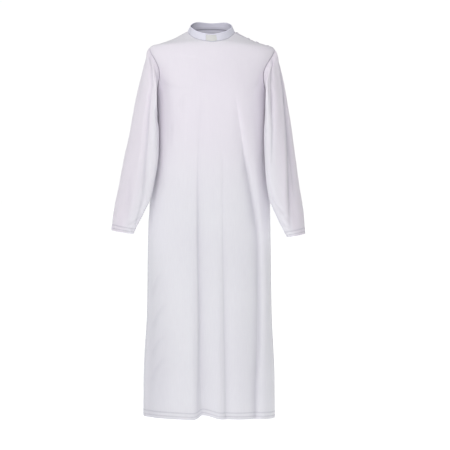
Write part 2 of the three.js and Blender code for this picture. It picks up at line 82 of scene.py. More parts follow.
# level, front, back, squareness, sway to the wearer's left
DEPTHS = (
    (60, 12, 46, 2, 3), (18, 16, 68, 2, 3), (0, 22, 78, 2, 3), (-12, 40, 84, 2, 4), (-21, 55, 88, 2, 4.5),
    (-33, 70, 93, 2.02, 5), (NECK_FRONT, 92, 98, 2.05, 6), (-100, 108, 108, 2.15, 6),
    (-170, 122, 116, 2.25, 4), (-260, 130, 116, 2.3, 3), (-400, 130, 110, 2.3, 4), (-560, 128, 108, 2.3, 0),
    (-700, 126, 108, 2.3, -4), (-1000, 124, 112, 2.3, -5), (HEM_Z, 126, 118, 2.3, -6),
)
# level, how far forward of the side the seam lies on the wearer's left and right, as angles
SIDE_SEAMS = ((UNDERARM_Z, 0, 0), (-620, 0.03, 0.14), (HEM_Z, 0.08, 0.3))
# start and middle level, x at start, middle and hem, near and far width, depth at middle and hem, hem lift,
# and how sharp it is: 2 is a round fold, 1 a sharp one
FRONT_FOLDS = (
    (-440, -950, -37, -37, -28, 15, 46, 7, 34, 9, 2),
    (-760, -1000, 62, 58, 66, 22, 24, 6, 13, -1, 2),
    (-200, -800, 84, 177, 171, 44, 13, 15, 19, -4, 1.25),
    (-300, -560, -136, -138, -150, 30, 36, 3, 3, 0, 2),
    (-280, -430, -52, -54, -60, 22, 26, 3, 0, 0, 2),
)
BACK_FOLDS = (
    (-330, -800, -120, -140, -150, 28, 34, 9, 20, 2, 1.5),
    (-420, -900, -48, -58, -62, 34, 22, 8, 24, 4, 1.7),
    (-360, -850, 30, 34, 28, 24, 36, 9, 22, 3, 1.7),
    (-300, -820, 104, 126, 134, 36, 26, 11, 24, 3, 1.5),
)
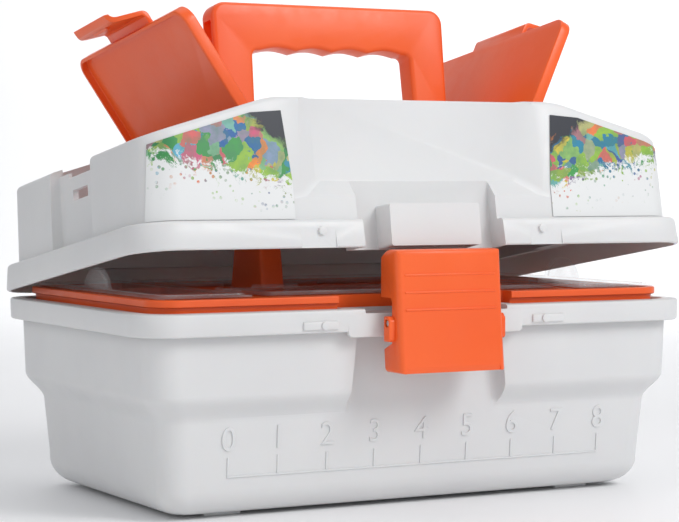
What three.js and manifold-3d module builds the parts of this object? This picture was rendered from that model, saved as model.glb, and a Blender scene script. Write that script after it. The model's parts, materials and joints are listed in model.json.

______

Extract from the material all lines containing the string "picture".

Write part 2 of the three.js and Blender code for this picture. It picks up at line 82 of scene.py. More parts follow.
What three.js and manifold-3d module builds the parts of this object? This picture was rendered from that model, saved as model.glb, and a Blender scene script. Write that script after it. The model's parts, materials and joints are listed in model.json.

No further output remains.